Were atmospheric density to remain constant with height the atmosphere would terminate abruptly at 7.81 km (25,600 ft). Instead it decreases with height, dropping by 50% at an altitude of about 5.6 km (18,000 ft). For comparison: the highest mountain, Mount Everest, is higher, at 8.8 km, which is why it is so difficult to climb without supplemental oxygen. This pressure drop is approximately exponential, so that pressure decreases by approximately half every 5.6 km (whence about 50% of the total atmospheric mass is within the lowest 5.6 km) and by 1/e = .368 every 7.64 km, the average scale height of Earth's atmosphere below 70 km. However, because of changes in temperature, average molecular weight, and gravity throughout the atmospheric column, the dependence of atmospheric pressure on altitude is modeled by separate equations for each of the layers listed above.

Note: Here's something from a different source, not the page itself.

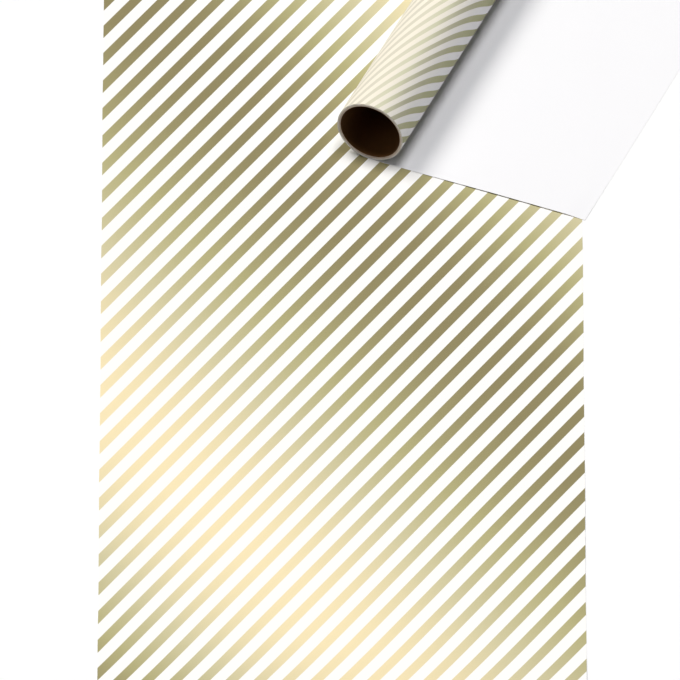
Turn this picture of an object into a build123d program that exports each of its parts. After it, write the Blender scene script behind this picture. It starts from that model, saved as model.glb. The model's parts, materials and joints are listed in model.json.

Even in the exosphere, the atmosphere is still present (as can be seen for example by the effects of atmospheric drag on satellites).

The equations of pressure by altitude in the above references can be used directly to estimate atmospheric thickness. However, the following published data are given for reference: [4]

50% of the atmosphere by mass is below an altitude of 5.6 km.

90% of the atmosphere by mass is below an altitude of 16 km. The common altitude of commercial airliners is about 10 km.

99.99997% of the atmosphere by mass is below 100 km. The highest X-15 plane flight in 1963 reached an altitude of 354,300 ft (108,000 m).

Therefore, most of the atmosphere (99.9997%) is below 100 km, although in the rarefied region above this there are auroras and other atmospheric effects.